The trouble was, while eating low sugar overall may have kept our bellies and dental bills slim, I didn’t learn how to regulate my dessert meter. It was all or nothing. Given the chance as a teen, I greedily ate three doughnuts or the whole little bakery box of cookies (alone, in my bedroom). Mom hid her fudge-dipped graham crackers (another rare treat) in the liquor cabinet and Valentine candy on top of the china cupboard so her ravenous family wouldn’t eat them all. As an adult, I was in awe when my nutritionist told me she grew up with bowls of colorfully wrapped chocolates in her home but was not tempted to indulge. What?!

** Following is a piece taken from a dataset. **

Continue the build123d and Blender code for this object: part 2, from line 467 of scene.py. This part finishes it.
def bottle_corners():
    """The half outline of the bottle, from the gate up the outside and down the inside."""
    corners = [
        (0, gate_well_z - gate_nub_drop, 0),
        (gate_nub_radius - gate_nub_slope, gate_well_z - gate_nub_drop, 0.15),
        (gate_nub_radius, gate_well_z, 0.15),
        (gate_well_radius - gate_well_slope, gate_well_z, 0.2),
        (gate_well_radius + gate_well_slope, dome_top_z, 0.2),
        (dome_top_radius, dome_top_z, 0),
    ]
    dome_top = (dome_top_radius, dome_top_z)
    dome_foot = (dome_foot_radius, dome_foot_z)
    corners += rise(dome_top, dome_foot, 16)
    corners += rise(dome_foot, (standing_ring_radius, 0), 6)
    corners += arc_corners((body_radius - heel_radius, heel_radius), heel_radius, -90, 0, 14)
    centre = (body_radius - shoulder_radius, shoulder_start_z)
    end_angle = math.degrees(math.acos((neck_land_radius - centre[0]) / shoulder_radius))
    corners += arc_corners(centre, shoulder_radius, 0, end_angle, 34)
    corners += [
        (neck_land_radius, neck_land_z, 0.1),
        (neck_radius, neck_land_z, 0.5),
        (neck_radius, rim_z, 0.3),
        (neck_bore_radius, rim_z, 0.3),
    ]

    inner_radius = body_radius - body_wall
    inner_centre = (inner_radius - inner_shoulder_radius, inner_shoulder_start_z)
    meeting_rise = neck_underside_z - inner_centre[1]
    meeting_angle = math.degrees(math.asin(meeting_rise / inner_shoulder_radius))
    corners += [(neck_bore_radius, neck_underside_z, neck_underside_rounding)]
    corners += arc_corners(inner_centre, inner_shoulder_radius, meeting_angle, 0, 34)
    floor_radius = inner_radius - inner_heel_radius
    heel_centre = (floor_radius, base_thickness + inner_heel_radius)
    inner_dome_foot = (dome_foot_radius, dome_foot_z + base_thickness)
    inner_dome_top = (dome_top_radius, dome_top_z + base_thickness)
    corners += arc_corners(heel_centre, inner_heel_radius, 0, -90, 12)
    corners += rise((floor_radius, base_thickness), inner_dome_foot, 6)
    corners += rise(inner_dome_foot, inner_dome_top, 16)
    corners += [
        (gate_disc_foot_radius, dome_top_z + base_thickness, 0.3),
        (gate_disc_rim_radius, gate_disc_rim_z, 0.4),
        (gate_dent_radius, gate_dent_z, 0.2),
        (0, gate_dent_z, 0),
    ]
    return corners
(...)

Flash forward to my dream magazine writing jobs, where I made up for lost time. Feeling rebellious, I celebrated each payday by treating myself to a rich, large layered brownie at the bakery in the bus station on my way home from the office. At Woman’s Day, I learned how to write food stories, yes, but also how to master an Easter bunny cake and chocolate butter cookies. At Good Housekeeping, over 10 years as a lifestyle writer, I fell in love with most of what I wrote about — cozy sweaters, red lipsticks and, above all, cream puffs, apple bars and homemade ice cream. The photos made readers want to dive in and make a gumdrop-topped gingerbread cottage or the world’s best lemon Bundt cake — but my captions helped seal the deal.
Problem was, I was also convincing myself. Baking became a passion. And for years, it seemed pretty harmless. I was slim, and coworkers, friends and even bus drivers love homemade cookies. I'd whip up eggnog cheesecake for a party, or the chocolate, oatmeal and coconut chunkies that my friends still clamor for. Attending food shows in the magazine test kitchen was like getting a pass to heaven, especially when we previewed the December issue: rows upon rows of drop cookies, bars, cutouts and more — fairy-sugar-dusted, picture-perfect.
Soon, I was buying up all the best dessert cookbooks, from Sweety Pie's to Rose’s Christmas Cookies. You name it, if it’s a cookbook and it features desserts, I own it. Then it was ingredients, from gorgeous Valrhona cocoa to Lindt Swiss bittersweet bars. I even took orders for “Tarts by Alice Rose” for six months. But eventually, all that fine chocolate, white sugar and butter caught up with me, piling on the pounds and building a baker’s belly.